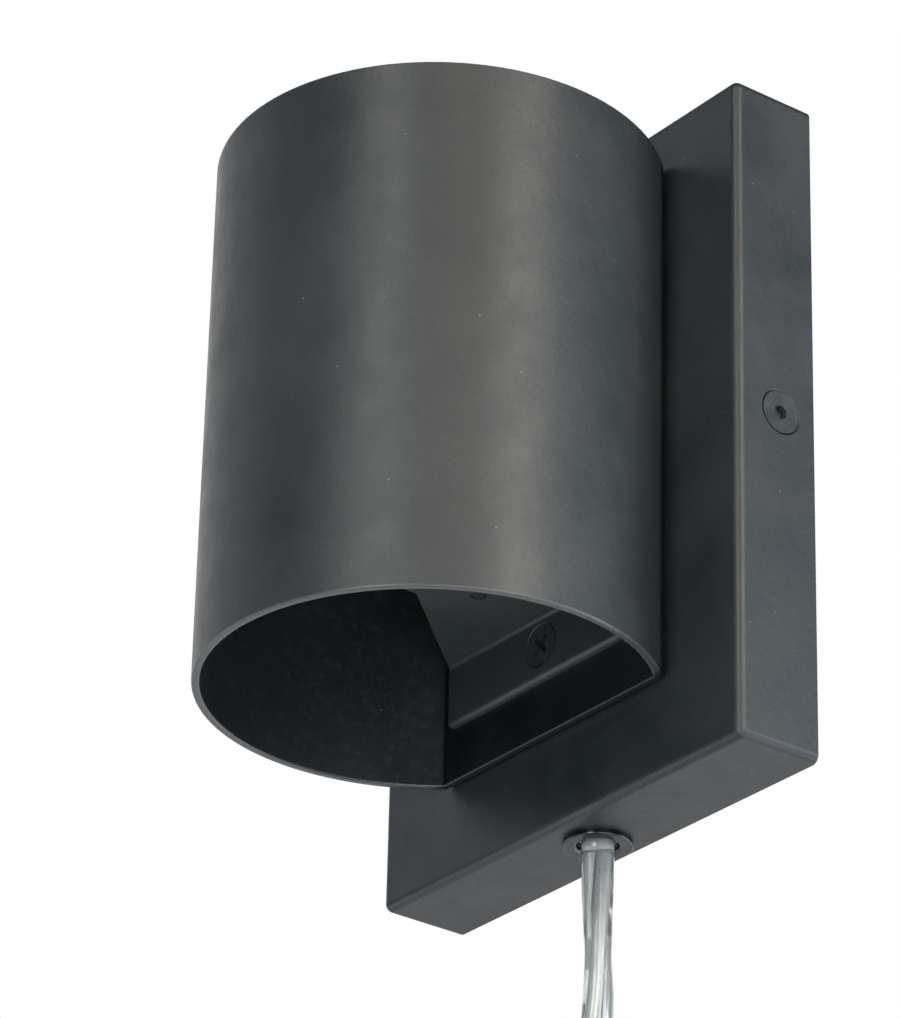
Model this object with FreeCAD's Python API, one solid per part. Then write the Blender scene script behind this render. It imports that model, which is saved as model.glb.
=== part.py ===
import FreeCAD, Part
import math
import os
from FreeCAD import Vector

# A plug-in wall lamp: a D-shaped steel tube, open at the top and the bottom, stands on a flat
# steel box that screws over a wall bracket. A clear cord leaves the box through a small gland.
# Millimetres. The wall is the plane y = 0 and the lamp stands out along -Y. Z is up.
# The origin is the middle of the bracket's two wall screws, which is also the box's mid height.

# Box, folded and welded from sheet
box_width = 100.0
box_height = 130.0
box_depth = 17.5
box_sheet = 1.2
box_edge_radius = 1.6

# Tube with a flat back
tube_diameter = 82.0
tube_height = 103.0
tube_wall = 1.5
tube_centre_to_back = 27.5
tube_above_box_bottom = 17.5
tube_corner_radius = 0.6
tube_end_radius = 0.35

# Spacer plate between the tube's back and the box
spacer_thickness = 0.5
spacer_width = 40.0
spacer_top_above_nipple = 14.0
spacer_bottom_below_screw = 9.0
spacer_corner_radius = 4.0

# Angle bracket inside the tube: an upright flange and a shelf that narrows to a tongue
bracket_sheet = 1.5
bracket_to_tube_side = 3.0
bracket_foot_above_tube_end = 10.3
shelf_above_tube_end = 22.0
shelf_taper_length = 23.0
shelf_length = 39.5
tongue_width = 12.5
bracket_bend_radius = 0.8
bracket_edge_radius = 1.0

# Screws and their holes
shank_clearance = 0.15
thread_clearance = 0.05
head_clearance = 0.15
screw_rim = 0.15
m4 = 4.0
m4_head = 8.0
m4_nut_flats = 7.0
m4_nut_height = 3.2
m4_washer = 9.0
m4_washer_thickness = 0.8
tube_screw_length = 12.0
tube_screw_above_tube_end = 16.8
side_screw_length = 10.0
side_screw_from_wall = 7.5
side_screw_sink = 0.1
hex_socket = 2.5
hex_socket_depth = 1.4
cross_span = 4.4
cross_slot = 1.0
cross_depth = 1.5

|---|

-- EXERCISE TASK --
Give the number of lines in the material above that have the word "FreeCAD" in them, and nothing more.

-- RESULT --
3